Pero la pandemia de la covid-19 cerró fronteras y desde el año pasado no se puede entrar como turista, como hacían muchas migrantes que luego emprendían su odisea para conseguir “los papeles”, el soñado permiso de residencia y de trabajo.

Al final muchas “ya no son ni de aquí ni de allá”, relata Carolina, porque vienen con la idea de estar unos pocos años para enviar dinero a sus familias y terminan incluso quedándose para siempre.

Ella llegó de El Salvador en 2009 con otras expectativas pero terminó en este trabajo durante unos años y ahora lucha porque sus compañeras vayan poco a poco logrando derechos, como conseguir la cotización a la Seguridad Social por las horas que realmente trabajan o el subsidio de desempleo.

AÚN PEOR CON LA PANDEMIA

Derechos como la baja por maternidad en cambio se están traduciendo en despidos de manera aún más masiva durante esta pandemia, que literalmente ha dejado “encerradas” a muchas empleadas en los hogares donde trabajan, lamenta.

El miedo a que trajeran el virus a casa llevó a muchos empleadores a exigir que las “internas”, quienes viven en el hogar para el que trabajan, no salieran ni en sus días libres, denuncia Elías, quien recuerda el caso de una compañera enferma de covid que casi pierde la vida porque no la dejaban ir al hospital.

Denunciar estos abusos no es fácil, porque si vas a la Policía, te arriesgas a la expulsión del país si estás irregular.

Unas 370.000 de estas empleadas cotizan a la Seguridad Social en España, pero puede haber otro tanto en la economía sumergida, con una espera interminable a que el empleador cumpla la promesa de darlas los papeles para regularizar su situación, comenta.

La economía sumergida ha crecido durante la pandemia, con más de 20.000 despidos de quienes tenían contrato, que se ven abocadas a trabajar ahora sin él e incluso por menos del salario mínimo de 950 euros, unos 1.156 dólares al mes.

Acudir a la asociación para recibir asesoramiento de la abogada, el apoyo de la psicóloga o asistir a actividades como cursos de informática es el “único escape” para muchas.

En lo que va de año han acudido más de trescientas, casi tantas como durante todo el año pasado.

“No es un trabajo malo, es un trabajo en malas condiciones”, sentencia sobre un empleo en el que “cuidamos de la vida” pese a que persiste un “desprecio social” que no reconoce labores como el cuidado de ancianos.

Su compañera Janina Flores, que llegó del Perú hace ya 17 años, coincide en que es un trabajo “bonito, pero infravalorado”, porque la propia ley “nos margina” con menos derechos laborales que otros.
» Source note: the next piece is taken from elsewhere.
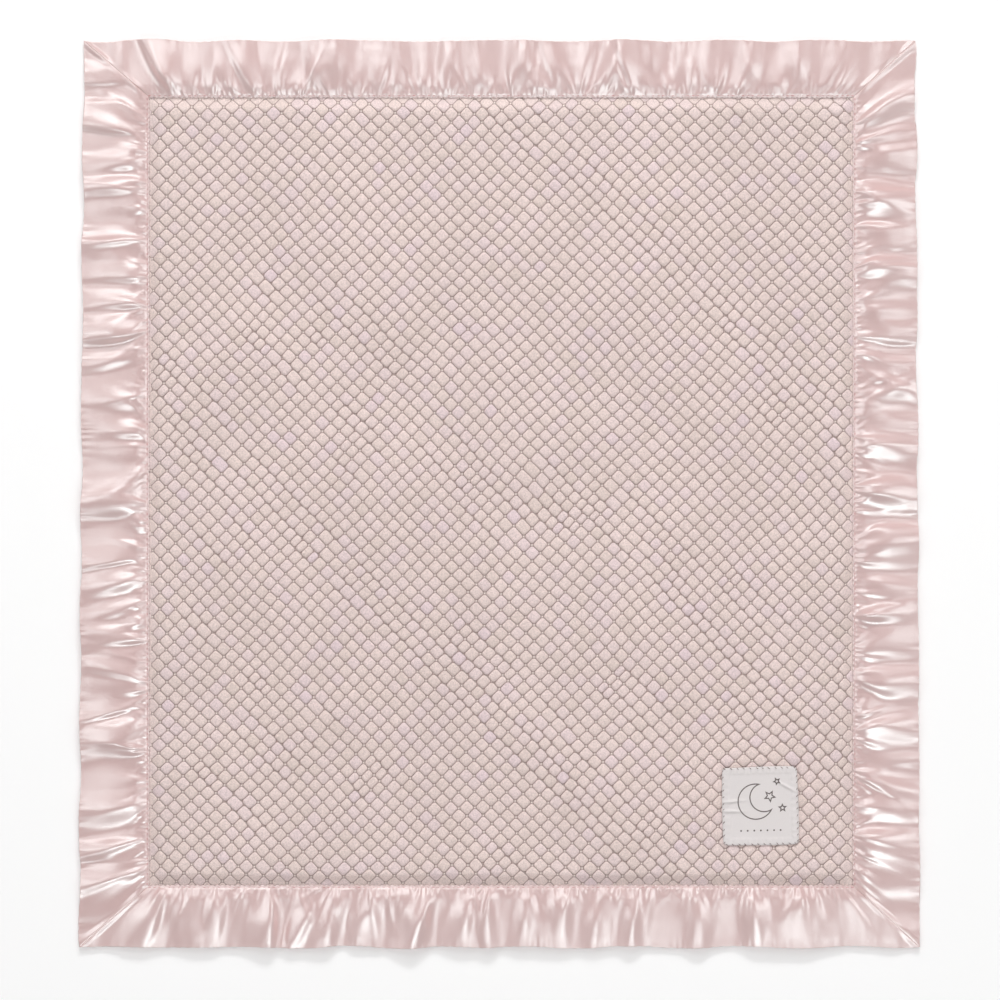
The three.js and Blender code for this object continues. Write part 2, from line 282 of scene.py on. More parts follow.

Ella atendía a un matrimonio mayor pero él murió de covid y, si la esposa falleciera, quedaría sin trabajo y sin subsidio de desempleo.

“Me gusta ayudar, damos valor a la vida”, sentencia, y las latinas son vistas como “más cariñosas” comparadas con otras nacionalidades. En su caso ve a su empleadora, de 76 años, como una madre o abuela, a la que escucha o da la mano para que no se sienta sola.

“Es un trabajo muy bonito, pero es muy duro”, concluye.